In the Sixties, I took to the streets of Lawrence KS a couple times, wearing tie-dye, once to hear Bobby Kennedy speak, but, really, that was more about dancing and singing and beer and high-flying than class warfare. Rainbow-thinking didn't seem "wierd" then, but it sure does now, except among other like-minds. "Like, archaic, man, you know, like?"

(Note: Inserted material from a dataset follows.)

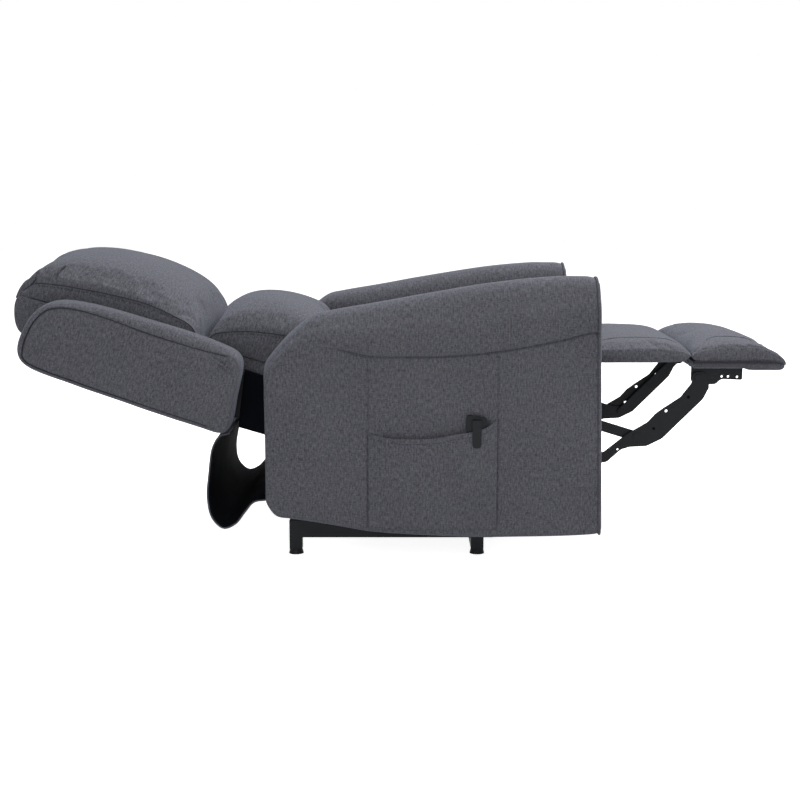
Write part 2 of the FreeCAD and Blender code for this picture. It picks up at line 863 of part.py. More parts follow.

In 2008, I'm a stabilizing force in the lives of a hundred Nicaraguan Sandinistas who cattle-trucked--every last man, woman and child alive in 1979--to Managua to peaceably and almost bloodlessly overthrow their hated dictator Somoza, our Pan-American puppet for 30 years of low-intensity-terror. All those women nursing babies in the streets made peasant decimation by Somoza's National Guard pretty impossible, especially since the Sandinistas made sure the huge international press corps was on hand to photograph them all. Most had Spanish copies of Jefferson's Declaration of Independence in their back pockets to bring good luck, in solidarity with the principles of liberty, justice and fraternity for all which those pamphlets inspired in them. What a wierd spin OHG put on that!
How wierd to be a pacifist in such a long-line of Anglo/Hispanic freedom fighters! Our revolutionary tradition in this country makes hereditary terroristas out of most red-blooded Americans, really, somewhere down the line. Given OHG, though, I have to wonder which side of 1776 the Beltway Bubble would support? I really can't see anyone in the War Room thinking it politically correct to join George Washington, that great guerrilla, behind the trees of Virginia, to fire potshots at the 18th century's foremost killing machine, the Redcoats. Can you? And, since OHG is already doing such a great job of wrecking nearly everything, I'd say it's doing itself in already, all by itself, giving me liberty to build peaceable grassroots bridges. How wierd that OHG considers such bridge-building a quasi-terrorist act, at least in Nicaragua!